Aimster has been one of the only file-swapping companies to break periodically out of this digital ghetto. Last year, Capital Records partnered with the company to promote an upcoming album by British band Radiohead, for example, although the agreement stopped well short of allowing people to trade the band's songs through the service.

Like Napster, Aimster is now fighting for its survival in court against the record companies.

The company has contended that its service is legal, since it largely provides an encrypted network that allows people to chat privately and exchange whatever types of files they chose, not simply music.

But it also offers an unrestricted service that allows people to search each others' hard drives for music or videos, which works much like Napster itself.

"Beneath the added bells and whistles lies the same service that Napster provides," Cary Sherman, general counsel for the Recording Industry Association of America, said in a statement following the group's lawsuit last week.

The two sides met briefly in court Wednesday to hash out procedural issues for the case as it moves ahead.
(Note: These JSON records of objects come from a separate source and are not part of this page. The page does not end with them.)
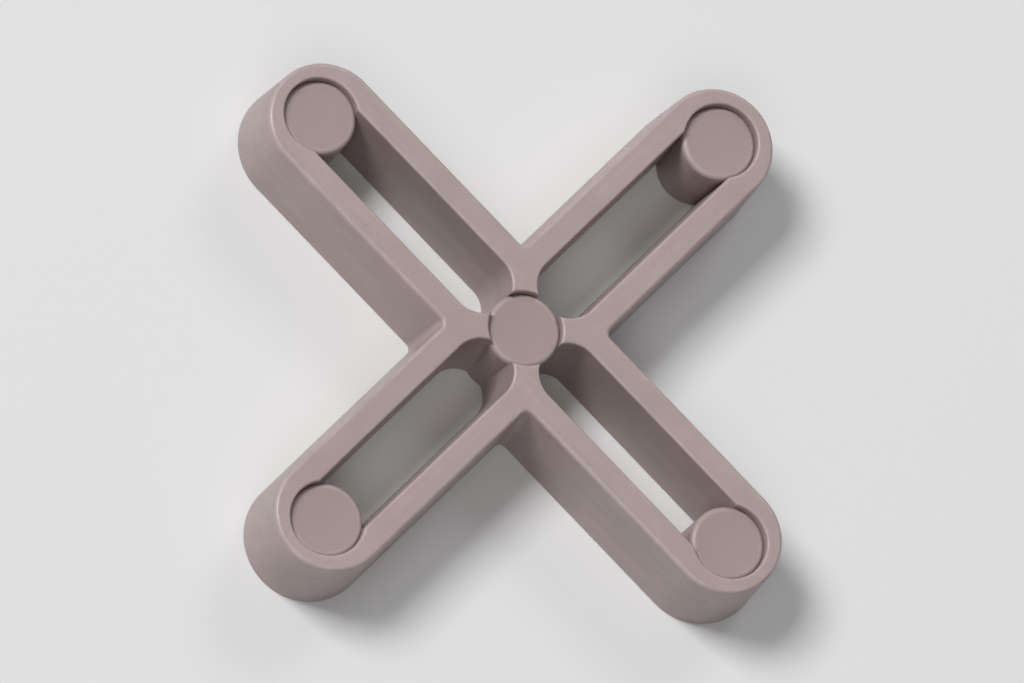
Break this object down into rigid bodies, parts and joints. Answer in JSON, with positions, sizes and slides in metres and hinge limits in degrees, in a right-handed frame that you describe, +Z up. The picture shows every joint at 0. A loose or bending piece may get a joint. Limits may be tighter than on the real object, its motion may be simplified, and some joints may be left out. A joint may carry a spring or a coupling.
{
  "type": "tile spacer",
  "caption": "Cross-shaped moulded spacer that keeps an even joint between tiles, with slotted arms and round posts in its hub and tips.",
  "frame": {"origin": "middle of the wide lower face, under the hub", "axes": "+Z up, through the hub from the wide face to the narrow one; the arms run along X and Y"},
  "size_m": [0.0274, 0.0274, 0.004],
  "materials": {
    "grey_plastic": "satin moulded plastic, warm grey"
  },
  "bodies": {
    "root": {"cross_spacer": "grey_plastic"}
  },
  "joints": []
}
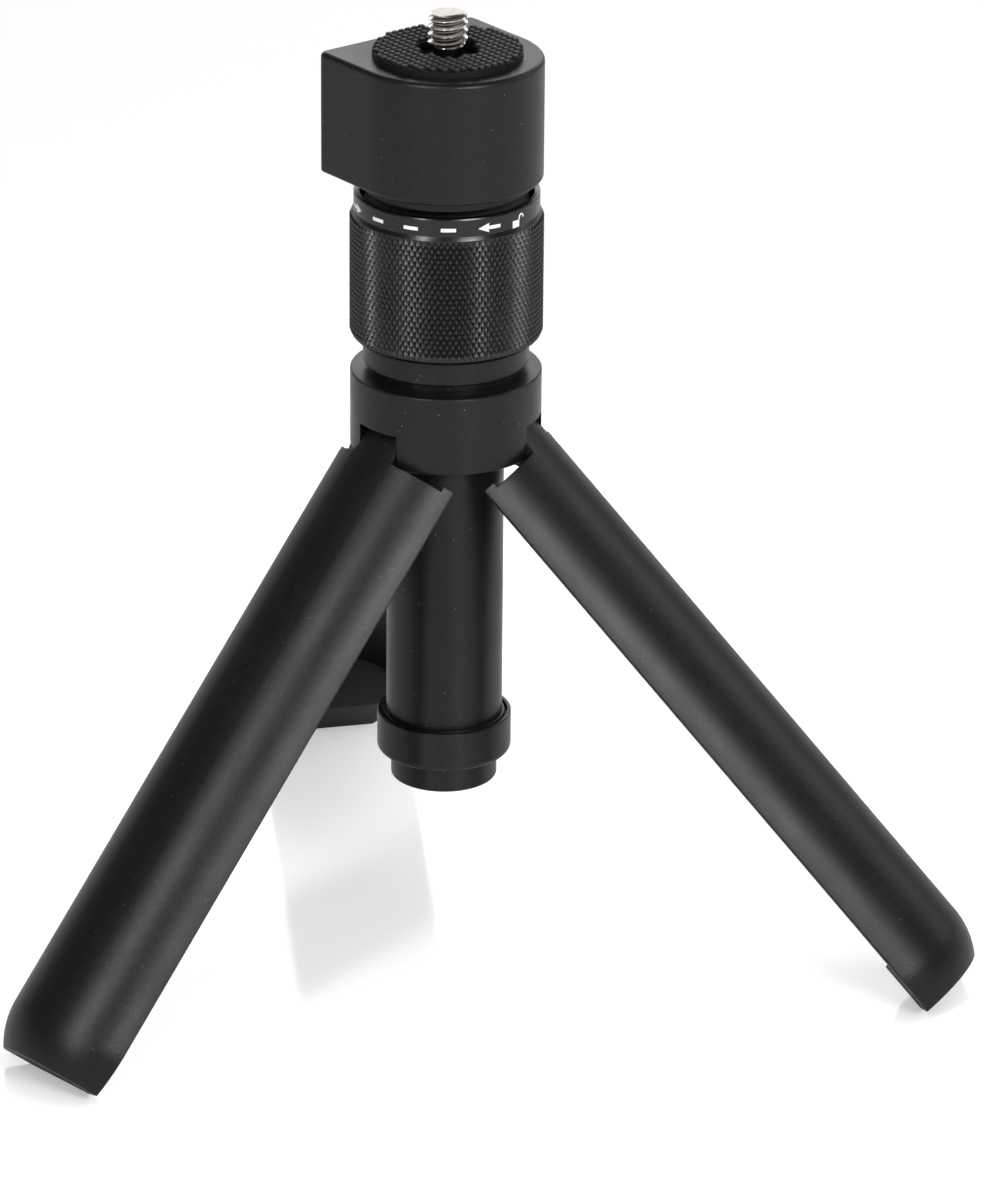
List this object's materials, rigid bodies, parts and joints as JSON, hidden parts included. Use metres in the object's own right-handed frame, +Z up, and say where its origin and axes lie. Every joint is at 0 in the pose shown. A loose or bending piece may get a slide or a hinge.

Aimster previously asked a federal court for a "declaratory judgment" ruling that the file-swapping service was legal, and judges have put the RIAA suit temporarily on hold to decide which court should hear the various issues.

In a tangential legal matter, Aimster CEO Johnny Deep said his company would file an appeal in Virginia federal court late Thursday or Friday of an arbitration panel's decision to give the Aimster.com domain name to America Online. The AOL Time Warner division argued that Aimster was an infringement of its trademark on the name of its instant messaging service, AOL Instant Messenger (AIM).